## Instructions for the task
Return the line containing "hoop_pins();", the line containing "obj.parent = empty", and every line between them, exactly as they stand. Output nothing else.

## CAD and scene scripts
○ ○ ○ ○

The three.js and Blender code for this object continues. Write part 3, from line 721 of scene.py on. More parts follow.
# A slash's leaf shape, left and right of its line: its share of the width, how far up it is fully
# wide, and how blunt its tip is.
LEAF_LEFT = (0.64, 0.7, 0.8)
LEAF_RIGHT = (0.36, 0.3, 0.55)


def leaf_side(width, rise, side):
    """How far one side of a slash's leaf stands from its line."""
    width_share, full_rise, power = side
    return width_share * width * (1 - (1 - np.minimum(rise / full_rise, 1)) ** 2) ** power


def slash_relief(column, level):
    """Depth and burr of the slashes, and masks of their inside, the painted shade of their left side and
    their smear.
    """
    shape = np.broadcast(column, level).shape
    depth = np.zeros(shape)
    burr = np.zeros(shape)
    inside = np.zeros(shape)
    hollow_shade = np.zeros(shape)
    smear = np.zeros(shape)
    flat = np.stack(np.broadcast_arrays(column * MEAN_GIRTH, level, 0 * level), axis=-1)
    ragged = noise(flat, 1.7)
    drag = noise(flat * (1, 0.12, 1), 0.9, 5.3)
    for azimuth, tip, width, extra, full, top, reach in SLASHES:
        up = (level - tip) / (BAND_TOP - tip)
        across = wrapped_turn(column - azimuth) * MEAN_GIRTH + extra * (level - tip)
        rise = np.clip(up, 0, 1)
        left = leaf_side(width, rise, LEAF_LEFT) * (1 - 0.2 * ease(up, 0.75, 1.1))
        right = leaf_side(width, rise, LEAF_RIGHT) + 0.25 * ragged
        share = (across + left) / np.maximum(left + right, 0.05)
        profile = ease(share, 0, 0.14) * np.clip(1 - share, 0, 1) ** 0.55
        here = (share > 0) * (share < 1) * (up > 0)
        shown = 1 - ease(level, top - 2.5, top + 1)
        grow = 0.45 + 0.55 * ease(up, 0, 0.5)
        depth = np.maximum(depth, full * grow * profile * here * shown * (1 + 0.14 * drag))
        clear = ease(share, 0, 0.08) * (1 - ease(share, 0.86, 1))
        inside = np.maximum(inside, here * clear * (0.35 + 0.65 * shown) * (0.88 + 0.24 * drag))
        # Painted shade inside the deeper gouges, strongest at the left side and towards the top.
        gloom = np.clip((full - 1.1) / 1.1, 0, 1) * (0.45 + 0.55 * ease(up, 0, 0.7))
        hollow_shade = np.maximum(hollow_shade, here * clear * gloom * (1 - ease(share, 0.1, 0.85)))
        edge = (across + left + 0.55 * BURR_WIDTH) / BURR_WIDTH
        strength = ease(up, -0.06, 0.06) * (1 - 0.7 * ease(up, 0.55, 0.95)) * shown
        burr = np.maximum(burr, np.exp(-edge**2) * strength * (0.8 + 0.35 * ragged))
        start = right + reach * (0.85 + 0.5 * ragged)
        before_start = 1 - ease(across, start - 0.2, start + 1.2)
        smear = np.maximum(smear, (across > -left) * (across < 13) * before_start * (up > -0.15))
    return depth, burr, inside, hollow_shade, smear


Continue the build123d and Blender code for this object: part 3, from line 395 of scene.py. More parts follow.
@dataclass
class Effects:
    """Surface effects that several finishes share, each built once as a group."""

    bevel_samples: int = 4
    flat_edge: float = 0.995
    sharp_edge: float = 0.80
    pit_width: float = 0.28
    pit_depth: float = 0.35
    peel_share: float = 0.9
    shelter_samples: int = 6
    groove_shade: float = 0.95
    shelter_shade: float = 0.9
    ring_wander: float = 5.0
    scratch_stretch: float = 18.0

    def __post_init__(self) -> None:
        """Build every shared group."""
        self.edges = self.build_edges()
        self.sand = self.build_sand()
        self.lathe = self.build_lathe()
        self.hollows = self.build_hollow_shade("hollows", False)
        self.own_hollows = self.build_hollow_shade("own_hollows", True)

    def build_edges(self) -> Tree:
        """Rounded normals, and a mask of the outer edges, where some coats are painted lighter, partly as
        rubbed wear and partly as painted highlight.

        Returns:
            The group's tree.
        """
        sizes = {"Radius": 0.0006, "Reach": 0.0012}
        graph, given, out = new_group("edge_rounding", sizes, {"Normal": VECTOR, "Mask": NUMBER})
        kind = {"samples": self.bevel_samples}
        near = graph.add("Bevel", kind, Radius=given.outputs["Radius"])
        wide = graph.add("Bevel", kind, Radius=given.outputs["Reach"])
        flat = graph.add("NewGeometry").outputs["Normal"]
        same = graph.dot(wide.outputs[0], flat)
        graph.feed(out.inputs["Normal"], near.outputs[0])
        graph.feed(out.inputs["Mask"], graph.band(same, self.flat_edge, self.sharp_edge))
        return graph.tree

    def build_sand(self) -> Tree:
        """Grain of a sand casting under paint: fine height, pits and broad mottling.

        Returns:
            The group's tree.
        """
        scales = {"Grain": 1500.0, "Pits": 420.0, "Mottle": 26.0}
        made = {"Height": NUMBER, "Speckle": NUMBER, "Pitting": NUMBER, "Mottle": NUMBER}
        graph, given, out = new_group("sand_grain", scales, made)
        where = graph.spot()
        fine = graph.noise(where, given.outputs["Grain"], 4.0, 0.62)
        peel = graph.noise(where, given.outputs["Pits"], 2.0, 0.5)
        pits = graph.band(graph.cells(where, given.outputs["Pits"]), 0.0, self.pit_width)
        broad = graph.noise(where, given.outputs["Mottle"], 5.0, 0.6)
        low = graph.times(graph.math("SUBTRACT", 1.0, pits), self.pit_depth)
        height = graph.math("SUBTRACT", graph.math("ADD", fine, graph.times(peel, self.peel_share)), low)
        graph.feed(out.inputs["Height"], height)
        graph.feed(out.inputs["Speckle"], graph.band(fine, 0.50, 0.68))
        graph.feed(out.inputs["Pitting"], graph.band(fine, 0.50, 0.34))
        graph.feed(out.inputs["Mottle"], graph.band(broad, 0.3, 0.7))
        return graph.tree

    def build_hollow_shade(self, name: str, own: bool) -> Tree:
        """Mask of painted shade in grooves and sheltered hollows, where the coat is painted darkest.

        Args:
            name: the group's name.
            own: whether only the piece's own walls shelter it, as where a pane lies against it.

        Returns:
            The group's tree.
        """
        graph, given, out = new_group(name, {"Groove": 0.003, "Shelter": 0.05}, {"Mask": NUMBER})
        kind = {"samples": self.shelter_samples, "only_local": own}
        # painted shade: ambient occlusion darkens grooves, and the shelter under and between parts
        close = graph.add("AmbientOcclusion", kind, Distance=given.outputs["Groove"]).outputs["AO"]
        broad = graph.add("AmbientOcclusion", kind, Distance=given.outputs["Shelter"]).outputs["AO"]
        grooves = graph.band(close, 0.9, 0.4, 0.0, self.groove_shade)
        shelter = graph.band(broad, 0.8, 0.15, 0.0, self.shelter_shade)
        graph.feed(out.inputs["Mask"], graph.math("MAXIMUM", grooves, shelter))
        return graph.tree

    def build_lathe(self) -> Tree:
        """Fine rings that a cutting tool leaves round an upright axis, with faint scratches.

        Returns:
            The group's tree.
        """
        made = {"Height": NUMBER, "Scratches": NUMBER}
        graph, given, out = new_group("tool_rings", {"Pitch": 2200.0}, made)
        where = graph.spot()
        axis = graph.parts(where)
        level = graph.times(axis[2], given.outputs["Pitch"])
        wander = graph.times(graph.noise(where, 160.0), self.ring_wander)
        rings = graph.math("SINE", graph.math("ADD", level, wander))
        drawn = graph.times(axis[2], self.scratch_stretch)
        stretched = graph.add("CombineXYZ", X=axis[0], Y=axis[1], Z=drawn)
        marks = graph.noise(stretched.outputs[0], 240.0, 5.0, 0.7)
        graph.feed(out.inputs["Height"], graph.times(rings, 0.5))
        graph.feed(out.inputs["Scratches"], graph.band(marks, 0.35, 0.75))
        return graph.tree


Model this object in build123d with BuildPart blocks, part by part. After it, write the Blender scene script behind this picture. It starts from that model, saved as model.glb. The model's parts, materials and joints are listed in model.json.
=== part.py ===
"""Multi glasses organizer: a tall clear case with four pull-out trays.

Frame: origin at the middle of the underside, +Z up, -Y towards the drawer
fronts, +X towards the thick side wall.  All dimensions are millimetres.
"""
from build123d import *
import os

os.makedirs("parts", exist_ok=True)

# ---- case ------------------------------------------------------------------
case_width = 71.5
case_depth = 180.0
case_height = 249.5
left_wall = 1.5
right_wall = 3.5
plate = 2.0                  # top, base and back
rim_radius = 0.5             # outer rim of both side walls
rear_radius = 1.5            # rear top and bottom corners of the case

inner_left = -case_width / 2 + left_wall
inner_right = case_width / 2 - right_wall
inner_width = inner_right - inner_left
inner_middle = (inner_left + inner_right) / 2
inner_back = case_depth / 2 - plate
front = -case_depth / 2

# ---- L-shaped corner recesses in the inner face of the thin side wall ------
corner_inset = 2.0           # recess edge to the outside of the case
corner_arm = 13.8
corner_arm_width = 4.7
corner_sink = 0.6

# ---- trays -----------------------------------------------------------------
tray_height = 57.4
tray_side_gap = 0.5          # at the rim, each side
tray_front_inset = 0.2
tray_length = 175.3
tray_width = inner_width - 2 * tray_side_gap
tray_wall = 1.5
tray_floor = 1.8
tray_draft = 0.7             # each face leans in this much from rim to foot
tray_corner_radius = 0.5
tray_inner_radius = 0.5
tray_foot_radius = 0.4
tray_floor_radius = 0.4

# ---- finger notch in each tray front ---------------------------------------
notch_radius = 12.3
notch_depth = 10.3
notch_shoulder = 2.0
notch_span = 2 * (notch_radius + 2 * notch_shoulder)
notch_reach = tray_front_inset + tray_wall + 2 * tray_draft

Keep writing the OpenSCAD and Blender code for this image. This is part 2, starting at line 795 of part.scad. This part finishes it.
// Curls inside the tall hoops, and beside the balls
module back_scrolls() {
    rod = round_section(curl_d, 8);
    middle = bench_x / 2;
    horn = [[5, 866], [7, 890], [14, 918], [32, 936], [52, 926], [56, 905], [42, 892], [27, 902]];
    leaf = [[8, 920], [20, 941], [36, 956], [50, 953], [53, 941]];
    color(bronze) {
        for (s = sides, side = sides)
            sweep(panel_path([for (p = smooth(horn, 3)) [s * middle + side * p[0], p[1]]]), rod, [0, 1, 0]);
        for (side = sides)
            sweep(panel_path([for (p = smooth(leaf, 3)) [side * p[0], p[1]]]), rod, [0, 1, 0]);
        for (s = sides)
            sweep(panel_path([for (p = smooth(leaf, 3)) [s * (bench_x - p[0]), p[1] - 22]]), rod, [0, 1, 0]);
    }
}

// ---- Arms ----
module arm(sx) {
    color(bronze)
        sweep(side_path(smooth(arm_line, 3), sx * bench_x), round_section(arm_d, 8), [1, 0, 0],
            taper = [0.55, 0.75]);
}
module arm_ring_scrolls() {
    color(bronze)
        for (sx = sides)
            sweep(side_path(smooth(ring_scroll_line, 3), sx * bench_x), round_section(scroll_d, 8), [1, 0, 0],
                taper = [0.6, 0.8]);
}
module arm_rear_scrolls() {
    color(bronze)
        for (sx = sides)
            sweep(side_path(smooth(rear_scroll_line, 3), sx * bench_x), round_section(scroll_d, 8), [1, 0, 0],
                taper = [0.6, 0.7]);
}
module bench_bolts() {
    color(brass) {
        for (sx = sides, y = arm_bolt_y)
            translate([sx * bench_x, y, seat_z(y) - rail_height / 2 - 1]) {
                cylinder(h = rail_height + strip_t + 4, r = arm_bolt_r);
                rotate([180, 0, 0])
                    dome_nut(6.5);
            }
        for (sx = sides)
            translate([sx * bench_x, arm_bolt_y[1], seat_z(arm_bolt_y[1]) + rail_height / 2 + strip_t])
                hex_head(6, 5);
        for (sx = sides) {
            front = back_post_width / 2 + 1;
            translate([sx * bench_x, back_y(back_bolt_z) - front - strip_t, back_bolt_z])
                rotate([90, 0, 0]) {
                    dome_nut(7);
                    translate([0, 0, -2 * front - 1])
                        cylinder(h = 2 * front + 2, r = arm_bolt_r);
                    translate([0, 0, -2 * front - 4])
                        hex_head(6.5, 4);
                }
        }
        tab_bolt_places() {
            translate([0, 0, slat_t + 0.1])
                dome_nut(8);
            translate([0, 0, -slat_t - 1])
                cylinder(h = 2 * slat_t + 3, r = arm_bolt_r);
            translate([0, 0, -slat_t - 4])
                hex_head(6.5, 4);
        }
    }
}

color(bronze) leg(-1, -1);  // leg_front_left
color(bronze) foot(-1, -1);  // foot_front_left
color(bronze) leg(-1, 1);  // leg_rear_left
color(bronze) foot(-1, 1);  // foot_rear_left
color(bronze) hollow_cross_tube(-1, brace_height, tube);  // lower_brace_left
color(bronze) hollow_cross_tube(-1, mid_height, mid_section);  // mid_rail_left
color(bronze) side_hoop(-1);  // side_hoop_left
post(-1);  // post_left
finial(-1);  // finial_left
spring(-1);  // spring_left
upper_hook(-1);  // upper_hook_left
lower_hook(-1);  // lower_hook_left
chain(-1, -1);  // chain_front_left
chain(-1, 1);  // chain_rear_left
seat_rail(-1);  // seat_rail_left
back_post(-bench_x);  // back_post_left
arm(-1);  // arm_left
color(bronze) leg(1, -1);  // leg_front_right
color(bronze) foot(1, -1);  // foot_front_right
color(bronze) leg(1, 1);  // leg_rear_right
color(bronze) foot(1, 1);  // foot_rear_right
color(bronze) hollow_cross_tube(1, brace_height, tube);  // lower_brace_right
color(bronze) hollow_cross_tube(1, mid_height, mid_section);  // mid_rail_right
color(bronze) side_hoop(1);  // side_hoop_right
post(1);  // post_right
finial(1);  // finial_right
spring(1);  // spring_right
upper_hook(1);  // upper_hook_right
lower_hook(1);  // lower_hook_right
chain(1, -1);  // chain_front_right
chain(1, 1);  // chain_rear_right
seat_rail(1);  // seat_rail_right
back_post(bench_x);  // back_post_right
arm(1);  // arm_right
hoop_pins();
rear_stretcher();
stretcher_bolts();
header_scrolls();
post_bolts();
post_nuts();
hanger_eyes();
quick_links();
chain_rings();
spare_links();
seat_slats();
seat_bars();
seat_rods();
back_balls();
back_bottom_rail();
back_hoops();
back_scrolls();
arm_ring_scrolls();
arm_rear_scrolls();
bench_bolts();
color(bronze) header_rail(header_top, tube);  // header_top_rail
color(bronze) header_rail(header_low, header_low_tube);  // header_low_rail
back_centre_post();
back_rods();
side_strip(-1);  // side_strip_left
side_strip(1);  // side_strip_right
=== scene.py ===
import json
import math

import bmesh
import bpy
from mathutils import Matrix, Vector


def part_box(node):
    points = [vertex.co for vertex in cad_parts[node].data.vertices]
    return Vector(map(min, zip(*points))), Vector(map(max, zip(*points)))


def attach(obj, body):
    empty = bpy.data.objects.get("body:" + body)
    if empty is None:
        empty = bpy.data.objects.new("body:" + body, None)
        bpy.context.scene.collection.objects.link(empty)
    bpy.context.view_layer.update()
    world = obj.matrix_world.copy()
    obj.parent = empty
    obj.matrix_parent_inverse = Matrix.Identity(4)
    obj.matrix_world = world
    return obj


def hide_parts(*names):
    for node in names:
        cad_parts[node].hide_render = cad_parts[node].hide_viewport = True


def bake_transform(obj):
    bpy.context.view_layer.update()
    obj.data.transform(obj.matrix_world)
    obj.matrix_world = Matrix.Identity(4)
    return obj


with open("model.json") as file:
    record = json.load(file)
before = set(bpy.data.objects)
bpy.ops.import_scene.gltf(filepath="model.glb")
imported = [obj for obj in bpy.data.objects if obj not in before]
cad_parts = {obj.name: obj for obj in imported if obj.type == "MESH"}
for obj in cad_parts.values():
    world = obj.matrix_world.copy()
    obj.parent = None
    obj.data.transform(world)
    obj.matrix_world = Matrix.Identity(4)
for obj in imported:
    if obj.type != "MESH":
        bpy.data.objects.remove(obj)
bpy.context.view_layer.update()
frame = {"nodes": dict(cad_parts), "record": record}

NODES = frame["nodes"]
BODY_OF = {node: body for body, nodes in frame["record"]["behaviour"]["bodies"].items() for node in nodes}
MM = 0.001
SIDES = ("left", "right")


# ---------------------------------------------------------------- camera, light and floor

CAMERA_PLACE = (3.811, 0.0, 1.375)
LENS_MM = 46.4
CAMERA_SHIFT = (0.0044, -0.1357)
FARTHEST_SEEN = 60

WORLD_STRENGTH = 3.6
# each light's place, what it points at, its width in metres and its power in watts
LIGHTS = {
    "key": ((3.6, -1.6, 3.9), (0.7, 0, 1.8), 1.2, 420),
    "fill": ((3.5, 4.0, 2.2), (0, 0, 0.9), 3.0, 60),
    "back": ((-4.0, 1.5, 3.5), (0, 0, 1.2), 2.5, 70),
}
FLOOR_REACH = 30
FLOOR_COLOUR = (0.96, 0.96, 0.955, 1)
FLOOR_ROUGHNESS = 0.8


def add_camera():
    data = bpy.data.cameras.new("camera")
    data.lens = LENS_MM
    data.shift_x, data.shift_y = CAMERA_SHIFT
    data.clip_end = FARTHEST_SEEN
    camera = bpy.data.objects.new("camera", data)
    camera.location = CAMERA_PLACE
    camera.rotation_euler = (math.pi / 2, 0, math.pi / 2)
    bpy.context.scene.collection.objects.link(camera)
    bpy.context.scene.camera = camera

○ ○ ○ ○

## Reply
hoop_pins();
rear_stretcher();
stretcher_bolts();
header_scrolls();
post_bolts();
post_nuts();
hanger_eyes();
quick_links();
chain_rings();
spare_links();
seat_slats();
seat_bars();
seat_rods();
back_balls();
back_bottom_rail();
back_hoops();
back_scrolls();
arm_ring_scrolls();
arm_rear_scrolls();
bench_bolts();
color(bronze) header_rail(header_top, tube);  // header_top_rail
color(bronze) header_rail(header_low, header_low_tube);  // header_low_rail
back_centre_post();
back_rods();
side_strip(-1);  // side_strip_left
side_strip(1);  // side_strip_right
=== scene.py ===
import json
import math

import bmesh
import bpy
from mathutils import Matrix, Vector


def part_box(node):
    points = [vertex.co for vertex in cad_parts[node].data.vertices]
    return Vector(map(min, zip(*points))), Vector(map(max, zip(*points)))


def attach(obj, body):
    empty = bpy.data.objects.get("body:" + body)
    if empty is None:
        empty = bpy.data.objects.new("body:" + body, None)
        bpy.context.scene.collection.objects.link(empty)
    bpy.context.view_layer.update()
    world = obj.matrix_world.copy()
    obj.parent = empty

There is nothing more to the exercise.